Wie oft hast du dir selbst schon gesagt, dass du dieses oder jenes jetzt einfach loslassen willst? Loslassen ist überhaupt sehr in Mode gekommen. Überall hört man, lass es einfach los!
Also wenn das mit dem Loslassen so einfach wäre, dann hätten wir ja alle schon alles was uns belastet einfach losgelassen, nicht?
Loslassen wollen wir ja primär etwas, was uns in irgendeiner Form belastet. Etwas, was wir als unerwünscht empfinden: Kilos, sogenannt negative Gefühle, unglückliche Beziehungen, ein leeres Bankkonto, stressige Arbeitswelten… und so weiter und so fort. Das Interessante daran ist, dass wir eigentlich nicht die jeweilige Tatsache loswerden wollen, sondern die Gefühle, die dieser Umstand in uns auslöst. Und hier kommt der Knackpunkt – denn genau darum geht es. Was wäre, wenn du das Wort LOSlassen einmal mit dem Wort ZUlassen ersetzen würdest?

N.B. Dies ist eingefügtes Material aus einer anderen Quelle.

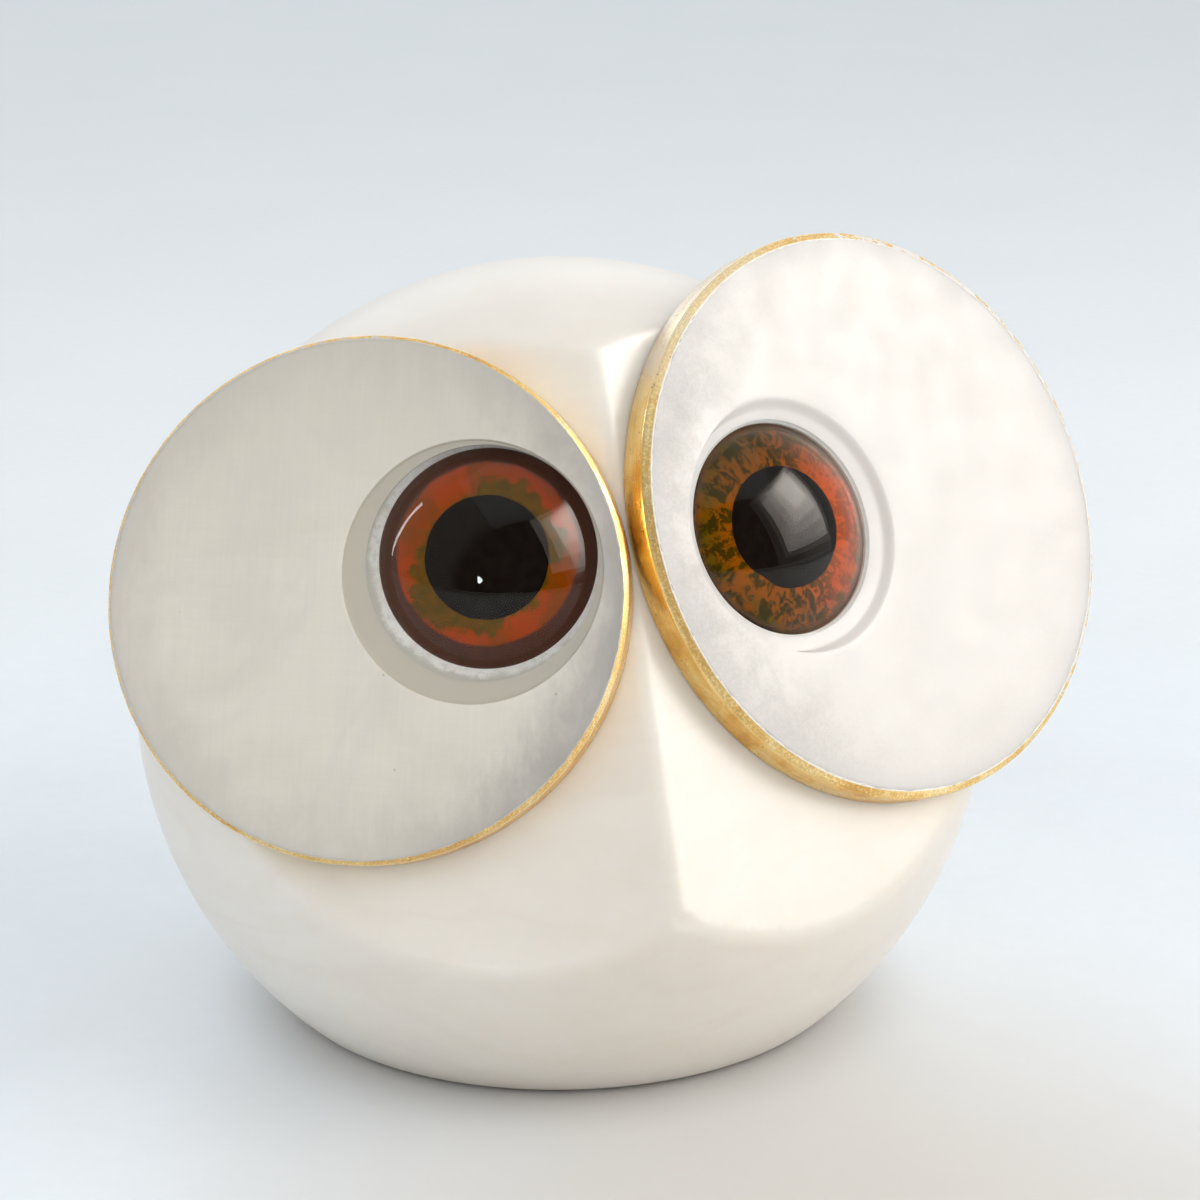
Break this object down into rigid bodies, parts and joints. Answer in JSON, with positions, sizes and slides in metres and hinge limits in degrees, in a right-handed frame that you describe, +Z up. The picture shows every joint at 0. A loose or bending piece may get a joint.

Stell dir einmal vor, du nimmst die Situation in deinem Leben, die dich zurzeit am meisten umtreibt. Und jetzt versuchst du sie nicht mehr loszulassen, sondern lässt sie voll und ganz zu. Du lässt dich darauf ein. Keine Ausweichmanöver mehr. Kein Schönreden. Du nimmst die ganze nackte Wahrheit und lässt dich auf alle Gefühle ein, die diese Situation in dir auslösen. Alles ist jetzt Willkommen. Ich weiss, das ist grosses Kino – aber es ist ein Schlüssel.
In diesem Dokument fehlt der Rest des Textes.